The market has already noticed. Ampol shares hit fresh 52-week highs on Thursday before settling around A$33.06 and are up roughly 60% over the past year. Tighter local supply should lift refining margins at Lytton and drive stronger demand across its wider supply network. That said, investors should not ignore the other side. Having one refinery carrying the country is also a big single-point-of-failure risk, and that tends to bring politicians to the table. We expect fuel security policy to return to the spotlight, which could mean stronger government support for both Viva Energy and Ampol over time.

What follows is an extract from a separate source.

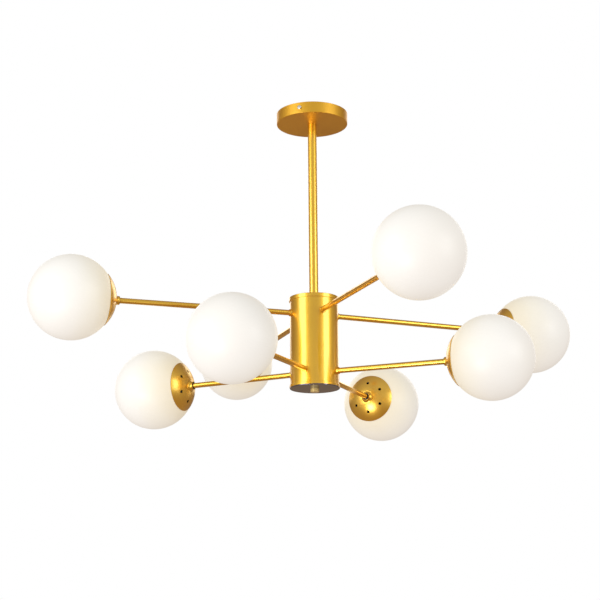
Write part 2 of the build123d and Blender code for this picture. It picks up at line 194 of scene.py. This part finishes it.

The Investor’s Takeaway for Viva Energy

It helps to remember that refining is not Viva’s biggest profit engine. Its commercial and industrial business, along with its retail and convenience network, contributes more to group earnings. That softens the blow but does not cancel it. The main risks, in our view, are a restart that drags beyond guidance, a shortfall in business interruption insurance, and tougher government rules on fuel security. Restart delay is the one we would watch most closely.

For existing holders, holding through the update looks reasonable if the restart timeline is six weeks or less. If it stretches to three months or more, trimming to manage risk is sensible. For new investors, waiting for clear answers on repair timing and insurance is the smarter move.